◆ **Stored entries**
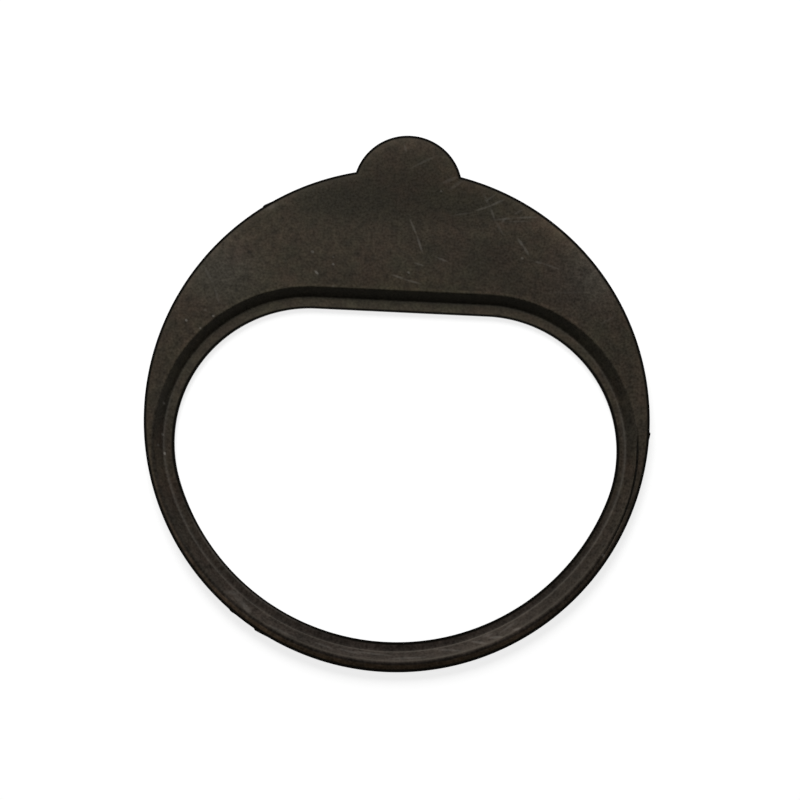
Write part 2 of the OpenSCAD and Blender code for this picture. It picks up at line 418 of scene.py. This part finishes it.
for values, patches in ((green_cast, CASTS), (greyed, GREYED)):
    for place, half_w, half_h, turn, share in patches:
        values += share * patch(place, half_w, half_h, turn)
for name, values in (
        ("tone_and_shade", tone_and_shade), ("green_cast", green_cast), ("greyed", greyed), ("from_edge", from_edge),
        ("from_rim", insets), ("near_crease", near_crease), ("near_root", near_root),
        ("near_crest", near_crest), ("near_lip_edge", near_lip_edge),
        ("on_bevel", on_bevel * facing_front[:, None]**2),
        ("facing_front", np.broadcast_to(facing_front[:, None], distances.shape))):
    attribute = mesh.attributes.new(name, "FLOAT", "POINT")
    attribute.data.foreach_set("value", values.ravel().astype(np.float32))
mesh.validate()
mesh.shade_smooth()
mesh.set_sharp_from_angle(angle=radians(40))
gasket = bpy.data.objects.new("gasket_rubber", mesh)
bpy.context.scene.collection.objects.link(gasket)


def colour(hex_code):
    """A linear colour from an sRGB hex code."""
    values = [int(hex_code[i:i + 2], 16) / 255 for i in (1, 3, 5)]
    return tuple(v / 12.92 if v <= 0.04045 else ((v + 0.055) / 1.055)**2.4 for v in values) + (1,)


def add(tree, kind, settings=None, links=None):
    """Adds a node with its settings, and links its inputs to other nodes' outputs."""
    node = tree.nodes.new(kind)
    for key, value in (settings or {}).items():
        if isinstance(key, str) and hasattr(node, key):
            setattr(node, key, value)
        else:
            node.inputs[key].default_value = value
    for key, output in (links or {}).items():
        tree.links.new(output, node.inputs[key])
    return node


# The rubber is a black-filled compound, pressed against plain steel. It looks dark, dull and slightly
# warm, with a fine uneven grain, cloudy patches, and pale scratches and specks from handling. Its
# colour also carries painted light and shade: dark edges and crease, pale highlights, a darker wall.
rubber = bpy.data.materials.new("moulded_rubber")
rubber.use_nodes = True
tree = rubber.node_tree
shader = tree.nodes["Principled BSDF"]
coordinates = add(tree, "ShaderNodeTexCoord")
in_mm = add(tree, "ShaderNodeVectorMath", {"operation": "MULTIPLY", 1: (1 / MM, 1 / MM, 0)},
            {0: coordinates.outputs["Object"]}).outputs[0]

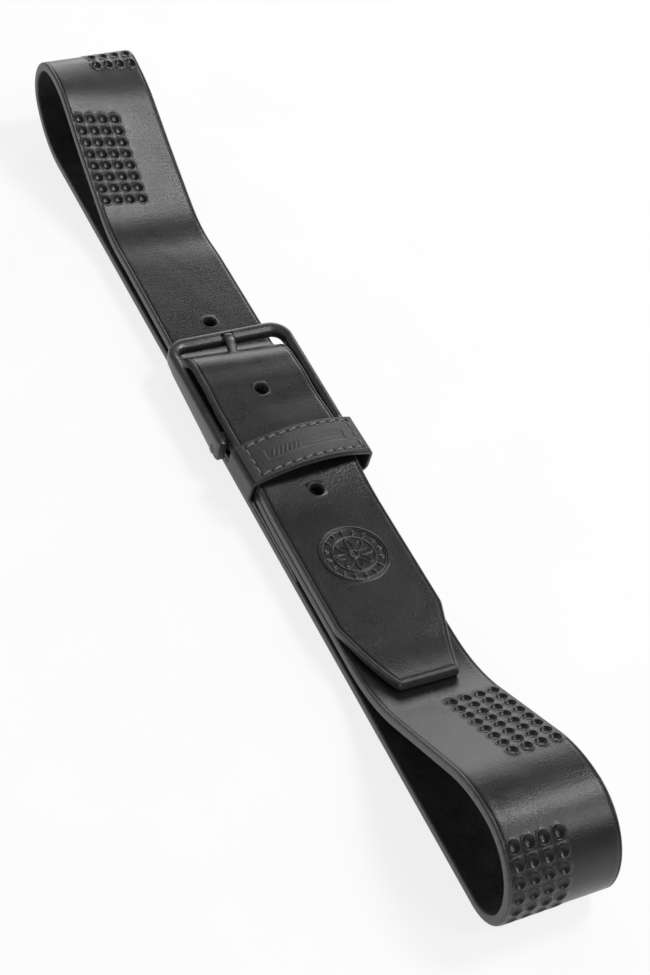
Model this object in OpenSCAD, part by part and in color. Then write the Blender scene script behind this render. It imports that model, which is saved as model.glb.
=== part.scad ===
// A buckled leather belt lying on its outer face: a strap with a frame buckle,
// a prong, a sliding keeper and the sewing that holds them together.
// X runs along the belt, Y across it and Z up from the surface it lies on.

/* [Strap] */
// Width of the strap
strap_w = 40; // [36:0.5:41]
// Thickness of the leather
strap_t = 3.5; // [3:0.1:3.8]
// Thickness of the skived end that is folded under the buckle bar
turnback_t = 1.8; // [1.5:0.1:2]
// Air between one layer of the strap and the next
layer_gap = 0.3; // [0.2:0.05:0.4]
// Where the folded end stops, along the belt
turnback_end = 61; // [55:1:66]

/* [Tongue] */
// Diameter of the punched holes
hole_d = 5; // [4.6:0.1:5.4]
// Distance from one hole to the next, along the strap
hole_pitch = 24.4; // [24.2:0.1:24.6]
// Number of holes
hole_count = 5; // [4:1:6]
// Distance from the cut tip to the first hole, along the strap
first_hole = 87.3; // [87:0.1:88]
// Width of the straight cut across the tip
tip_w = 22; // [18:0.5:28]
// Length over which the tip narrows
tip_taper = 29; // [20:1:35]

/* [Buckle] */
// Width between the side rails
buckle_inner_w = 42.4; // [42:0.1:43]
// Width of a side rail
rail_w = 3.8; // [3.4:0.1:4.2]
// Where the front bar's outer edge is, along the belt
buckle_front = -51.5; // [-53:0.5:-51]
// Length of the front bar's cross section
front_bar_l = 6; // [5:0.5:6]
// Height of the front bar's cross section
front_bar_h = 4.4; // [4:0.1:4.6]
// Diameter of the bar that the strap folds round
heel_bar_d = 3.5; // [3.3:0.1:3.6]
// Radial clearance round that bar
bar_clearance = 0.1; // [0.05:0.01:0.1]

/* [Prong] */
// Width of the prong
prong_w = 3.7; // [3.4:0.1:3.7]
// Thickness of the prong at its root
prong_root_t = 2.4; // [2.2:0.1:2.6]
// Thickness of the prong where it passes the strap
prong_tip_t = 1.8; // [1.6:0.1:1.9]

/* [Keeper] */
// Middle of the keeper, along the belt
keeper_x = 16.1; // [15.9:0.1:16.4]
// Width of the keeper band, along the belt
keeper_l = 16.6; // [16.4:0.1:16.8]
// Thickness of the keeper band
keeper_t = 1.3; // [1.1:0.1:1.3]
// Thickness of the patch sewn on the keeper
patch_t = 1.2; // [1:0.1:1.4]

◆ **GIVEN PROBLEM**
Your task is to give again the lines from the one containing "Model this object" to the one containing "turnback_end = 61; // [55:1:66]", both lines included, exactly and without anything added.

◆ **FINISHED ANSWER**
Model this object in OpenSCAD, part by part and in color. Then write the Blender scene script behind this render. It imports that model, which is saved as model.glb.
=== part.scad ===
// A buckled leather belt lying on its outer face: a strap with a frame buckle,
// a prong, a sliding keeper and the sewing that holds them together.
// X runs along the belt, Y across it and Z up from the surface it lies on.

/* [Strap] */
// Width of the strap
strap_w = 40; // [36:0.5:41]
// Thickness of the leather
strap_t = 3.5; // [3:0.1:3.8]
// Thickness of the skived end that is folded under the buckle bar
turnback_t = 1.8; // [1.5:0.1:2]
// Air between one layer of the strap and the next
layer_gap = 0.3; // [0.2:0.05:0.4]
// Where the folded end stops, along the belt
turnback_end = 61; // [55:1:66]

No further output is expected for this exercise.